-- Start of Information given --

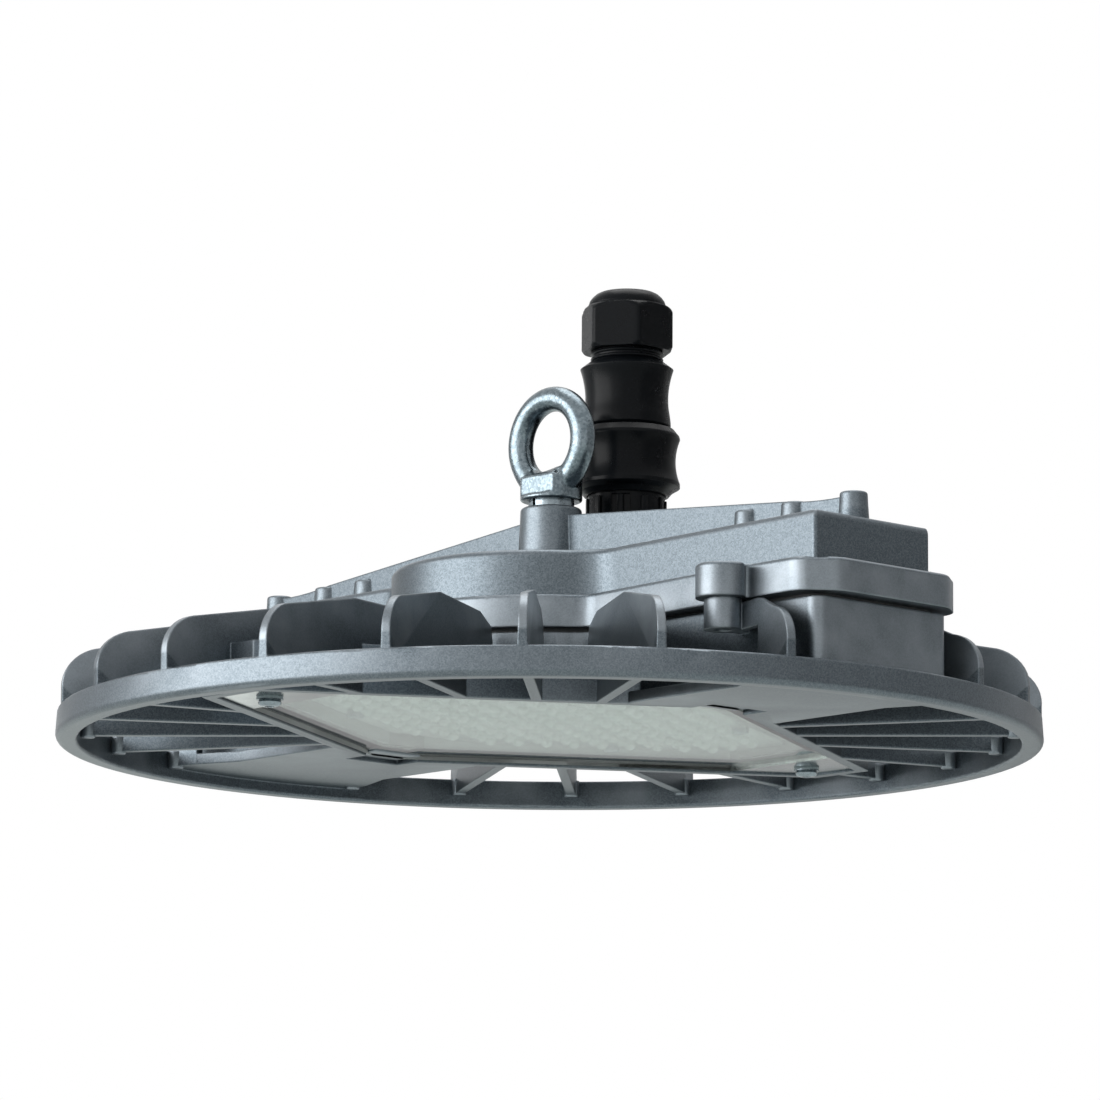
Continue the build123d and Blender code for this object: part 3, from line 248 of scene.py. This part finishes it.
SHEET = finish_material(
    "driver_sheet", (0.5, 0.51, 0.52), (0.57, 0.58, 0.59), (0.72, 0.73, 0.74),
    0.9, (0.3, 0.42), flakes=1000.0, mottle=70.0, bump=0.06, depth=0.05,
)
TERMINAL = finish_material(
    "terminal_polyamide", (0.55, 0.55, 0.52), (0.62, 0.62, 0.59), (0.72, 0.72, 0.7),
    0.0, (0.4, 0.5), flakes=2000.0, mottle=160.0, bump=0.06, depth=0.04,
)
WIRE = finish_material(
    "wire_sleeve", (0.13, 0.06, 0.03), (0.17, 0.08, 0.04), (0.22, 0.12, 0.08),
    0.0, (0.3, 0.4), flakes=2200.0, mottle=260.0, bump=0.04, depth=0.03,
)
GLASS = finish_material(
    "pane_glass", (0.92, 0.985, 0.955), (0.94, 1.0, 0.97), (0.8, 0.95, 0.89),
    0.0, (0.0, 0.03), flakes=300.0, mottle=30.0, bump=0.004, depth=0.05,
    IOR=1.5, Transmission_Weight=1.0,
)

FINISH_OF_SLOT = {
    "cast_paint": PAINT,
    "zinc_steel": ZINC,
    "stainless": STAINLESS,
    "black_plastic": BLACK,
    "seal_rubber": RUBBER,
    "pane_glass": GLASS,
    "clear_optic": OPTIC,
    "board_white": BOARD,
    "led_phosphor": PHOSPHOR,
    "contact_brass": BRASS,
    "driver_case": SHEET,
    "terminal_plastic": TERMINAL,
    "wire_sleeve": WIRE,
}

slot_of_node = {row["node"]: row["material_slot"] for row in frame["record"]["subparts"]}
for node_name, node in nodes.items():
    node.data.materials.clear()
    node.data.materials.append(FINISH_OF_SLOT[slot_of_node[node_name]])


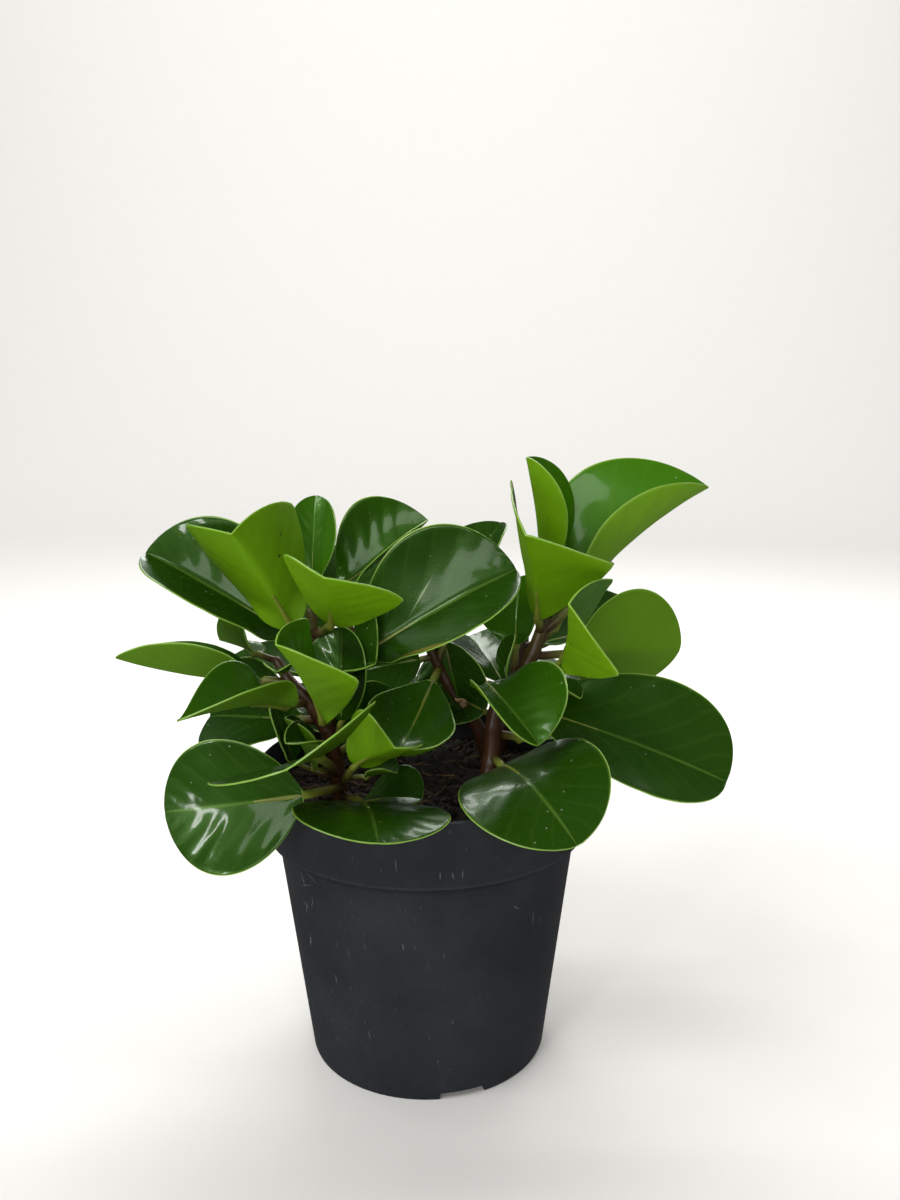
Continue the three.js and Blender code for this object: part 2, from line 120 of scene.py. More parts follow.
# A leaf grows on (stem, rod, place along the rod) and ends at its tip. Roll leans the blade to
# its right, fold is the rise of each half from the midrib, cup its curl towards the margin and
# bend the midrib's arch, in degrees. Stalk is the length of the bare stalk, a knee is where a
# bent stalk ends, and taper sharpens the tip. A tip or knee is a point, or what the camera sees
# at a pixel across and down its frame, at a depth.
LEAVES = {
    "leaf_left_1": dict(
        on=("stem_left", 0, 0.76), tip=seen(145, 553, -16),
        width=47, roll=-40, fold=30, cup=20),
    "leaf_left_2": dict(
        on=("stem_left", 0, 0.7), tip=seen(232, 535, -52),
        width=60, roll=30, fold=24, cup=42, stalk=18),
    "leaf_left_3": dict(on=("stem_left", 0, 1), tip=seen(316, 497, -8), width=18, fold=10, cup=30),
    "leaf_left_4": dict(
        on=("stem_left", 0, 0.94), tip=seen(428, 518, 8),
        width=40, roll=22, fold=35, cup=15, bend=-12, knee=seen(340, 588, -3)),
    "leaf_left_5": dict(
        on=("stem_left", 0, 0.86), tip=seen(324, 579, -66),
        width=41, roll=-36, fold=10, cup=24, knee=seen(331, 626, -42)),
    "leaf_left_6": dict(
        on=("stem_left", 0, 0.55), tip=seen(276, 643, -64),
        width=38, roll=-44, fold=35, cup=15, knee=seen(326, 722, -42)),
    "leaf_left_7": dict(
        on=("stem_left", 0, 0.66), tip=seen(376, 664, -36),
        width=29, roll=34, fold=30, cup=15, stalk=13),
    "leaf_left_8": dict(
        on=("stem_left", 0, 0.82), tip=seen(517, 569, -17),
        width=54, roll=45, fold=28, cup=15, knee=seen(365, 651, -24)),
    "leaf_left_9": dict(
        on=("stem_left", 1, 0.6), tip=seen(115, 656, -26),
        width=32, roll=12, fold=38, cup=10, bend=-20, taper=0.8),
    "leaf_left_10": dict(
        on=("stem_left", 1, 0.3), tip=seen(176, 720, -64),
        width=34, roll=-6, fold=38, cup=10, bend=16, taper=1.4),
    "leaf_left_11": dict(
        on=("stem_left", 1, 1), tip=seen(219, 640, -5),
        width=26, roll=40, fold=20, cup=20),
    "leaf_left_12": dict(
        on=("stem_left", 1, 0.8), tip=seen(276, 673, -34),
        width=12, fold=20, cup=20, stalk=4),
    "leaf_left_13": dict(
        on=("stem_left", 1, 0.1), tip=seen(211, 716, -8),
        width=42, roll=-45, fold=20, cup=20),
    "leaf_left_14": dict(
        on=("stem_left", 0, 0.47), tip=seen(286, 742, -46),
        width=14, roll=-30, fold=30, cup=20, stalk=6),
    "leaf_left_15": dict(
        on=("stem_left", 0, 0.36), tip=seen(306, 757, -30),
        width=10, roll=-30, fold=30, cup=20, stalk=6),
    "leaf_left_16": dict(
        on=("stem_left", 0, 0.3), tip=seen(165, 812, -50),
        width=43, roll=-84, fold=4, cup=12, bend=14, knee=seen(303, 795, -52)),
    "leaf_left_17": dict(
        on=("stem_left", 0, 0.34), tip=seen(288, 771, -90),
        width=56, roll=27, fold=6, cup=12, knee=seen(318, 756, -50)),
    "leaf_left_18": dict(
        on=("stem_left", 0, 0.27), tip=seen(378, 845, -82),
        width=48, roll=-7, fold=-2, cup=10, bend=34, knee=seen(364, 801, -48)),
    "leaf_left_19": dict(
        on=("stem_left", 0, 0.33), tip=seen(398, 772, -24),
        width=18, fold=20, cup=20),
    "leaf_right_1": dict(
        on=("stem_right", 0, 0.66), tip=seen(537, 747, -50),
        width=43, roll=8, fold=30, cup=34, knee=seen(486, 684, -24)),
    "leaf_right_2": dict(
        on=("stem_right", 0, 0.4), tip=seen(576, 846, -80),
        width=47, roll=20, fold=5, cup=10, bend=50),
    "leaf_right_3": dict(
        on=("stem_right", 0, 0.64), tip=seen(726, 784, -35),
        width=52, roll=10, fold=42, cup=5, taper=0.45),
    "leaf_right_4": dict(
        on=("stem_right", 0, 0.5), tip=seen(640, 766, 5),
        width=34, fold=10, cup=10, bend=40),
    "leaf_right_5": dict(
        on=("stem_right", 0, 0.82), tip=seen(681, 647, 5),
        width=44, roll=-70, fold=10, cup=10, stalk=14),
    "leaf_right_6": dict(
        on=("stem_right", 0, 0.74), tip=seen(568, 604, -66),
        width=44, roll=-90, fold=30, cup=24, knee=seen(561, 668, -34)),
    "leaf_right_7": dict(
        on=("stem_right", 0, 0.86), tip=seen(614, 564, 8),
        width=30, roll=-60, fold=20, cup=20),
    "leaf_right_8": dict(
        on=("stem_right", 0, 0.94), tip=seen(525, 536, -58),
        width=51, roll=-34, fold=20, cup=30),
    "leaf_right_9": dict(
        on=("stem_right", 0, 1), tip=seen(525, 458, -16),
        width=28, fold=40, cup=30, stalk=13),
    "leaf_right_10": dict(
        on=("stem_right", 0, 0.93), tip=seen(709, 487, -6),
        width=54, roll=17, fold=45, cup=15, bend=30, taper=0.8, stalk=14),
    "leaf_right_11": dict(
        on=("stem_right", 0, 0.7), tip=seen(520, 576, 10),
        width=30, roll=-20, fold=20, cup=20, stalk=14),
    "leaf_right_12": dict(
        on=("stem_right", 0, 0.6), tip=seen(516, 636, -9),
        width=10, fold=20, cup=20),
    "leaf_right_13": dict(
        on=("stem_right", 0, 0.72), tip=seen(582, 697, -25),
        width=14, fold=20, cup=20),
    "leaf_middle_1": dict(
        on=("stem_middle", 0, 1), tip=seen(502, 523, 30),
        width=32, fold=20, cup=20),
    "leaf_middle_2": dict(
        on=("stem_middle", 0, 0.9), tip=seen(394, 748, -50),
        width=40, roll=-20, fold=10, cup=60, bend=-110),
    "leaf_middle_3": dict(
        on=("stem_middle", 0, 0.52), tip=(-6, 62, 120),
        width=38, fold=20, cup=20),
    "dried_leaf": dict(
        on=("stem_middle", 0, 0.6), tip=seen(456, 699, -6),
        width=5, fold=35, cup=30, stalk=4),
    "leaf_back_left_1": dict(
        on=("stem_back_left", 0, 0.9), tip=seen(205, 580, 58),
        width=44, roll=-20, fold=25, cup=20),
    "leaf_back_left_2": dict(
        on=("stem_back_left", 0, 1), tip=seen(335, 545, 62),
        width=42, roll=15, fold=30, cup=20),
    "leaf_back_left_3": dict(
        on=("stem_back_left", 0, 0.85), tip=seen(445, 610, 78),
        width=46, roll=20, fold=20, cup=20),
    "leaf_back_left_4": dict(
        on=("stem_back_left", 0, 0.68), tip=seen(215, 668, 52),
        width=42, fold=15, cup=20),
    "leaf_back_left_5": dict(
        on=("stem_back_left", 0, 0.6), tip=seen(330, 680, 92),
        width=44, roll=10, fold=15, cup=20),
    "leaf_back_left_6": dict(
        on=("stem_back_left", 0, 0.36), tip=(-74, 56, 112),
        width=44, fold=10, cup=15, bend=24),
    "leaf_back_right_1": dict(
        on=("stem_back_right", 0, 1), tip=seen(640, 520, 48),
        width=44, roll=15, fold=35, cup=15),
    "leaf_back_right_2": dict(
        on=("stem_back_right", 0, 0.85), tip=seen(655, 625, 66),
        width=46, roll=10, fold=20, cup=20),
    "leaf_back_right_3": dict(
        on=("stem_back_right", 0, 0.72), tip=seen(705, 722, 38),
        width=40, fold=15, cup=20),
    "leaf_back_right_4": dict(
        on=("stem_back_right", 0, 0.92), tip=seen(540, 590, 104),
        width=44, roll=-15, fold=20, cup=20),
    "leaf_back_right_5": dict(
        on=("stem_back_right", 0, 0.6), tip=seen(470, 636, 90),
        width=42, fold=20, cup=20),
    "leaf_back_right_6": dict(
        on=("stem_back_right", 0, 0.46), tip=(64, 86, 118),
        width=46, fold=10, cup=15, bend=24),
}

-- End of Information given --

Objective: Your task is to gather all lines from the entries above that hold the word "code".

Solution to this exercise:
Continue the build123d and Blender code for this object: part 3, from line 248 of scene.py. This part finishes it.
Continue the three.js and Blender code for this object: part 2, from line 120 of scene.py. More parts follow.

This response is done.